Robert Krulwich: In media history, it was a guy named Israel Josephat. And he lived in Aachen, in Germany.
Micah Loewinger: In 1850, Josephat started a company that brought news to Aachen from Brussels faster than anyone else
Robert Krulwich: There was a stock market in Brussels. And if you were over in Aachen, you'd want to know what was hot and what was cold and what was more and what was less. But you couldn't find that out unless you took the eight hour train.
Micah Loewinger: There was a gap in the telegraph lines between these two cities so the train was the bottleneck. Until he realized that pigeons could fly from Brussels to Auchan in just 2 hours.

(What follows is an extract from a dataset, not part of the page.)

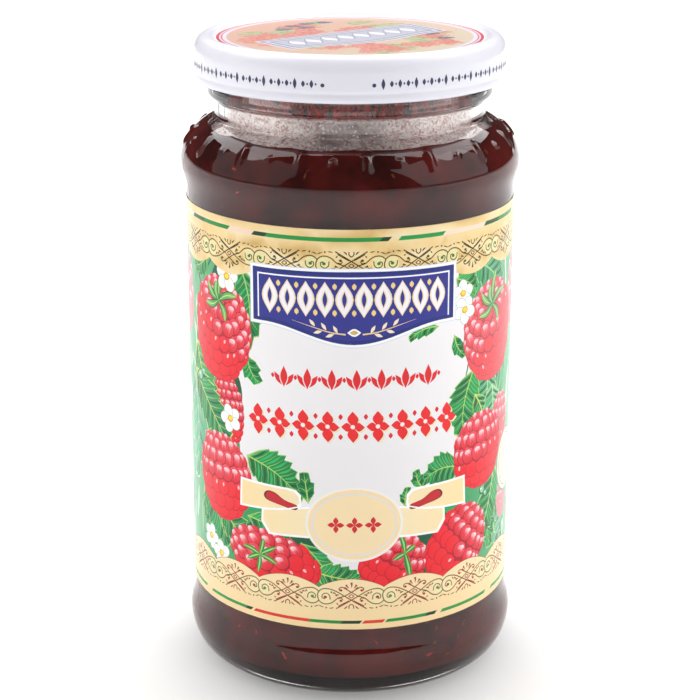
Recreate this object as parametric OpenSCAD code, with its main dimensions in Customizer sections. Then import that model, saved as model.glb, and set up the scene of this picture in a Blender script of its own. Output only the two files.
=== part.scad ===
// A 66 mm twist-off jam jar, full and closed: glass jar, jam, wrap-round paper label and steel lid.
// Millimetres, +Z up. The origin is the centre of the foot, and the label's front faces -Y.

/* [Glass body] */
// Height of the glass from the foot to the sealing rim
glass_h = 143.1; // [130:0.1:175]
// Radius of the straight panel that carries the label
panel_r = 36.85; // [30.5:0.05:44.5]
// How far the base and the shoulder stand out beyond the panel
bulge = 1.2; // [0.6:0.1:2]
// Wall thickness at the panel
wall = 2.4; // [1.8:0.1:3.2]
// Thickness of the bottom over the foot
bottom_t = 4.2; // [3:0.1:6]
// Width of the heel's curve, from the foot out to the base bulge
heel_w = 5.5; // [4:0.1:7]
// Height of the heel's curve
heel_h = 9; // [7:0.1:12]
// Width of the flat ring that the jar stands on
foot_w = 3.5; // [2:0.1:6]
// Height of the push-up in the middle of the bottom
punt_h = 2.2; // [1:0.1:3.5]
// Height over which the base bulge blends into the panel
base_blend_h = 6; // [4:0.1:9]

/* [Shoulder, neck and finish] */
// Height over which the panel blends into the shoulder bulge
shoulder_blend_h = 5.5; // [4:0.1:9]
// Height from the shoulder bulge's widest place to the neck
shoulder_h = 10; // [8:0.1:14]
// How far the shoulder's curve turns before it meets the neck, in degrees
shoulder_sweep = 64; // [50:1:75]
// Outer radius of the neck's groove
neck_r = 29.8; // [24.5:0.05:36]
// Height of the neck's groove
neck_h = 4.4; // [3:0.1:7]
// Wall thickness at the neck
neck_wall = 2.4; // [1.8:0.1:3.2]
// How far the bead under the lid stands out from the neck
bead_out = 2; // [1.2:0.1:2.4]
// Height of the bead
bead_h = 3.4; // [2.6:0.1:5]
// How far the finish above the bead stands out from the neck
finish_out = 1.4; // [0.8:0.1:1.8]
// Height of the finish from the bead to the rim
finish_h = 8.7; // [7:0.1:13]

/* [Shoulder relief] */
// Number of raised ribs round the shoulder, with a round bead between each two
rib_count = 16; // [8:1:18]
// Length of a rib along the slope, without its round ends
rib_len = 3.6; // [1.6:0.1:4.4]
// Radius of a rib's or a bead's cross-section
rib_r = 1.3; // [1:0.1:2]
// How far a rib or a bead stands out from the glass
rib_out = 0.5; // [0.3:0.05:0.7]

/* [Jam] */
// Height of the jam's surface above the foot
jam_level = 122.9; // [60:0.1:130]
// Clearance between the jam and the glass
jam_gap = 0.1; // [0.05:0.05:0.3]

/* [Label] */
// Bare panel left above and below the label
label_margin = 2.35; // [1:0.05:6]
// Thickness of the paper
label_t = 0.13; // [0.08:0.01:0.25]
// Width of the glued overlap at the back
label_lap = 7; // [4:0.5:12]

/* [Lid] */
// Thickness of the lid's steel
lid_t = 0.4; // [0.2:0.05:0.8]
// Gap between the bead and the inside of the skirt, where the lugs run
lid_gap = 2.5; // [1.6:0.1:3.5]
// Height of the raised rim above the sealing plane, sealing ring included
lid_rim_t = 1.4; // [1:0.1:2.2]
// Depth of the centre panel below the raised rim
lid_drop = 0.9; // [0.4:0.1:1.1]
// Width of the raised rim and its round edge, from the centre panel to the skirt
lid_rim_w = 5.6; // [4.5:0.1:7]
// Radius of the lid's round top edge
lid_edge_r = 3.2; // [2:0.1:4]
// Height of the lid's lower edge above the bead's underside
lid_edge_z = 3.6; // [2.6:0.1:5]
// Radius of the curl at the lid's lower edge
curl_r = 0.9; // [0.6:0.05:1.4]

/* [Hidden] */
$fn = 96;
ARC = 8;       // steps in a short round stretch
LONG_ARC = 16; // steps in a long round stretch
edge_r = 0.7;  // soft edges that the glass mould leaves on the bead and the rim

bulge_r = panel_r + bulge;
foot_r = bulge_r - heel_w;
bore_r = panel_r - wall;
mouth_r = neck_r - neck_wall;
bead_r = neck_r + bead_out;
finish_r = neck_r + finish_out;

bead_top_z = glass_h - finish_h;
bead_z = bead_top_z - bead_h;
neck_z = bead_z - neck_h;
shoulder_z = neck_z - shoulder_h;
panel_top_z = shoulder_z - shoulder_blend_h;
panel_z = heel_h + base_blend_h;

shoulder_a = (bulge_r - neck_r) / (1 - cos(shoulder_sweep));
shoulder_b = shoulder_h / sin(shoulder_sweep);
shoulder_r = bulge_r - shoulder_a;
inner_a = bore_r - shoulder_r;
inner_b = shoulder_b - neck_wall;
rib_turn = 360 / rib_count;

label_z = panel_z + label_margin;
label_h = panel_top_z - panel_z - 2 * label_margin;
lid_skirt_r = bead_r + lid_gap + lid_t;
lid_z = bead_z + lid_edge_z;
lid_top_z = glass_h + lid_rim_t;

// A quarter of an ellipse or less, as [r, z] points, from angle a0 to a1.
function ellipse(c, a, b, a0, a1, n = LONG_ARC) =
    [for (i = [0:n]) let (t = a0 + (a1 - a0) * i / n) c + [a * cos(t), b * sin(t)]];

// A smooth S from p to q, vertical at both ends.
function s_curve(p, q, n = ARC) =
    [for (i = [0:n]) let (t = i / n) [p.x + (q.x - p.x) * (1 - cos(180 * t)) / 2, p.y + (q.y - p.y) * t]];

function unit(v) = v / norm(v);

// The corner at b between a and c, rounded with radius rad.
function corner(a, b, c, rad, n = ARC) =
    let (
        u = unit(a - b),
        v = unit(c - b),
        half = acos(u * v) / 2,
        middle = b + unit(u + v) * rad / sin(half),
        from = b + u * rad / tan(half) - middle,
        to = b + v * rad / tan(half) - middle,
        turn = atan2(from.x * to.y - from.y * to.x, from * to),
        start = atan2(from.y, from.x)
    )
    [for (i = [0:n]) middle + rad * [cos(start + turn * i / n), sin(start + turn * i / n)]];

// A path of [r, z, rounding] points with its corners rounded. Points with no third value stay sharp.
function rounded(path) = [
    for (i = [0:len(path) - 1])
        each (len(path[i]) < 3 ? [path[i]]
            : corner(flat(path[i - 1]), flat(path[i]), flat(path[i + 1]), path[i][2]))
];
function flat(p) = [p.x, p.y];

// The shoulder follows part of an ellipse about [shoulder_r, shoulder_z], outside and inside.
function shoulder_point(a, b, turn) = [shoulder_r + a * cos(turn), shoulder_z + b * sin(turn)];
function shoulder_curve(a, b, sweep) = [for (i = [0:LONG_ARC]) shoulder_point(a, b, sweep * i / LONG_ARC)];

// The angle at which the inner curve, drawn in by a clearance, reaches the neck's bore.
function inner_sweep(gap) = acos((mouth_r - gap - shoulder_r) / (inner_a - gap));

// The inside of the jar's bottom, from the centre out to the wall, drawn in by a clearance.
function inner_floor(gap) =
    let (r = bore_r - gap, z = bottom_t + gap)
    rounded([[0, z + punt_h], [r / 2, z + punt_h, r / 4], [r - 2 * wall, z, wall],
        [r, z + 2 * wall, 2 * wall], [r, panel_z]]);

module ring(outline) {
    rotate_extrude() polygon(outline);
}

// The bare glass: one closed outline, up the outside and down the inside.
module glass_blank() {
    outside = concat(
        ellipse([0, 0], foot_r - foot_w, punt_h, 90, 0),
        ellipse([foot_r, heel_h], heel_w, heel_h, -90, 0),
        s_curve([bulge_r, heel_h], [panel_r, panel_z]),
        s_curve([panel_r, panel_top_z], [bulge_r, shoulder_z]),
        rounded(concat(
            shoulder_curve(shoulder_a, shoulder_b, shoulder_sweep),
            [[neck_r, neck_z + edge_r], [neck_r, bead_z, edge_r], [bead_r, bead_z + edge_r, edge_r],
                [bead_r, bead_top_z, edge_r / 2], [finish_r, bead_top_z + edge_r / 2, edge_r / 2],
                [finish_r, glass_h, edge_r], [mouth_r, glass_h, edge_r], [mouth_r, bead_z]]
        ))
    );
    inside = concat(inner_floor(0), shoulder_curve(inner_a, inner_b, inner_sweep(0)));
    ring(concat(outside, [for (i = [len(inside) - 1:-1:0]) inside[i]]));
}

// One round-ended rib lying along the middle of the shoulder's slope, or a bead if its length is 0.
module rib(length) {
    turn = shoulder_sweep / 2;
    middle = shoulder_point(shoulder_a, shoulder_b, turn);
    lean = atan2(shoulder_a * sin(turn), shoulder_b * cos(turn));
    translate([middle.x, 0, middle.y])
        rotate([0, -lean, 0])
            translate([rib_out - rib_r, 0, -length / 2]) {
                if (length > 0) cylinder(r = rib_r, h = length);
                sphere(r = rib_r);
                if (length > 0) translate([0, 0, length]) sphere(r = rib_r);
            }
}

// The moulded glass jar with its ring of ribs and beads round the shoulder.
module jar_glass() {
    color("lightcyan", 0.4) union() {
        glass_blank();
        difference() {
            for (i = [0:rib_count - 1]) {
                rotate(rib_turn * (i + 0.25)) rib(rib_len);
                rotate(rib_turn * (i + 0.75)) rib(0);
            }
            jam_body(0, neck_z);
        }
    }
}

// What fills the jar up to a level, drawn in from the glass by a clearance.
module jam_body(gap, level) {
    curve = shoulder_curve(inner_a - gap, inner_b - gap, inner_sweep(gap));
    neck_start = curve[len(curve) - 1];
    turn = asin(min(1, max(0, level - shoulder_z) / (inner_b - gap)));
    level_r = level >= neck_start.y ? neck_start.x : shoulder_point(inner_a - gap, inner_b - gap, turn).x;
    ring(concat(inner_floor(gap), [for (p = curve) if (p.y < level) p], [[level_r, level], [0, level]]));
}

// The jam, up to its level.
module jam() {
    color("maroon") jam_body(jam_gap, jam_level);
}

// The paper label, wrapped once round the panel, with its glued overlap at the back.
module label() {
    lap_angle = label_lap / panel_r * 180 / PI;
    color("wheat") translate([0, 0, label_z]) {
        difference() {
            cylinder(r = panel_r + label_t, h = label_h);
            translate([0, 0, -1]) cylinder(r = panel_r, h = label_h + 2);
        }
        rotate(90 - lap_angle / 2)
            rotate_extrude(angle = lap_angle)
                translate([panel_r + label_t / 2, 0]) square([label_t * 1.5, label_h]);
    }
}

// The lacquered steel lid: sunk centre panel, raised rim over the seal, skirt and lower curl.
module lid() {
    rim_in_r = lid_skirt_r - lid_rim_w;
    inner_r = lid_skirt_r - lid_t;
    curl_in_r = lid_skirt_r - 2 * curl_r;
    curl_top_z = lid_z + 2 * curl_r;
    color("white") ring(rounded([
        [0, lid_top_z - lid_drop],
        [rim_in_r - lid_drop, lid_top_z - lid_drop, lid_t],
        [rim_in_r, lid_top_z, lid_t],
        [lid_skirt_r, lid_top_z, lid_edge_r],
        [lid_skirt_r, lid_z, curl_r * 0.9],
        [curl_in_r, lid_z, curl_r * 0.9],
        [curl_in_r, curl_top_z, curl_r / 2],
        [inner_r, curl_top_z + curl_r / 2, curl_r / 4],
        [inner_r, glass_h, lid_edge_r / 2],
        [0, glass_h]
    ]));
}

jar_glass();
jam();
label();
lid();
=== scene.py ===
import math
import random

import bpy
import numpy as np
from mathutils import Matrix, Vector, noise
from mathutils.geometry import delaunay_2d_cdt


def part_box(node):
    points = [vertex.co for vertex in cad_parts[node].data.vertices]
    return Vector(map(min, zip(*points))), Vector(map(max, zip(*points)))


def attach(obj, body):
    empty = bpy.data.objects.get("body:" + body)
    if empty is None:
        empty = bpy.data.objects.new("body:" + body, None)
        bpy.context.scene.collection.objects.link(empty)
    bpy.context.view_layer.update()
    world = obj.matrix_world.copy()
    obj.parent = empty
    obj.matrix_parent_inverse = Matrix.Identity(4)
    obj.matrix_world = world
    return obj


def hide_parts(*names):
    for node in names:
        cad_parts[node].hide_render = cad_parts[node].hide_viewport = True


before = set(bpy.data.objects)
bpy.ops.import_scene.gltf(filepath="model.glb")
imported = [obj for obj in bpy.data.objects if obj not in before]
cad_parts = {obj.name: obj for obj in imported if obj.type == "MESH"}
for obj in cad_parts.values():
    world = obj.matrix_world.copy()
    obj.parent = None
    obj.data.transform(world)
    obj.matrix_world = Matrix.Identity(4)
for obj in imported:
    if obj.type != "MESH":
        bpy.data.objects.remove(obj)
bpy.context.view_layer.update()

# ---------------------------------------------------------------------------------------------
# The glass jar. Clear soda-lime glass, blown in a two-part mould: a round heel, a panel sunk
# between two bulges for the label, a shoulder with moulded ribs, and a neck with its finish.
# ---------------------------------------------------------------------------------------------


def srgb(code):
    """A hex colour as the linear colour that a shader takes."""
    parts = [int(code[i:i + 2], 16) / 255 for i in (1, 3, 5)]
    return tuple(c / 12.92 if c <= 0.04045 else ((c + 0.055) / 1.055) ** 2.4 for c in parts)


def new_material(name):
    """An empty node material."""
    made = bpy.data.materials.new(name)
    made.use_nodes = True
    made.node_tree.nodes.clear()
    return made


def add_node(material, kind, inputs=None, **settings):
    """Adds a node with its settings. An input is a value, or another node's socket to link from."""
    tree = material.node_tree
    made = tree.nodes.new("ShaderNode" + kind)
    for name, value in settings.items():
        setattr(made, name, value)
    for name, value in (inputs or {}).items():
        socket = made.inputs[name]
        if isinstance(value, bpy.types.NodeSocket):
            tree.links.new(value, socket)
        elif isinstance(value, tuple) and socket.type == "RGBA":
            socket.default_value = (*value[:3], 1)
        else:
            socket.default_value = value
    return made


def ellipse(centre, across, up, start, end, steps=24):
    """Points along part of an ellipse, from one angle to another in degrees."""
    turns = np.radians(np.linspace(start, end, steps + 1))
    return [(centre[0] + across * math.cos(t), centre[1] + up * math.sin(t)) for t in turns]


def s_curve(start, end, steps=16):
    """A smooth S from one [radius, height] to another, vertical at both ends."""
    (r0, z0), (r1, z1) = start, end
    return [(r0 + (r1 - r0) * (1 - math.cos(math.pi * i / steps)) / 2, z0 + (z1 - z0) * i / steps)
            for i in range(steps + 1)]


def even(outline, step):
    """The same outline with its points at an even spacing."""
    points = np.array(outline, float)
    along = np.concatenate([[0], np.cumsum(np.hypot(*np.diff(points, axis=0).T))])
    places = np.linspace(0, along[-1], max(2, round(along[-1] / step)))
    return np.column_stack([np.interp(places, along, points[:, i]) for i in (0, 1)])


def softened(outline, passes):
    """Rounds the corners of an evenly spaced outline, and keeps its two ends."""
    points = np.array(outline, float)
    for _ in range(passes):
        points[1:-1] = points[1:-1] / 2 + (points[:-2] + points[2:]) / 4
    return points


def add_mesh(name, points, faces, materials):
    """A smooth-shaded piece from points in millimetres."""
    mesh = bpy.data.meshes.new(name)
    mesh.from_pydata((np.asarray(points, float) / 1000).tolist(), [], faces)
    for material in materials:
        mesh.materials.append(material)
    mesh.shade_smooth()
    piece = bpy.data.objects.new(name, mesh)
    bpy.context.scene.collection.objects.link(piece)
    return piece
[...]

Robert Krulwich: You'd have to take them on the train to Brussels and then put messages on them in Brussels and they'd go up and then go right back to Germany… He would put a little satchel onto the pigeon and into that satchel. He'd place a little bit of information like, you know, “today the diamond price went up.” Or “get this, cantaloupes are selling down”… And he was the first one to know what was going on in Belgium about 5 hours before anyone else.
Micah Loewinger: And that in the press, as we both know, is a competitive edge.
Robert Krulwich: Oh, gosh, yes.
Micah Loewinger: There’s actually a 1940 film about Josephat’s brilliant business.
Movie clip: Who is this man who trades in secrets? Who controls the most amazing dispatch system ever known. A lone pigeon soars into the sky, carrying a crumpled scrap of paper…
Micah Loewinger: Who was this man? Why are we even talking about him?
Robert Krulwich: Well, he changed his name to Mr. Reuters of the famous Reuters news service…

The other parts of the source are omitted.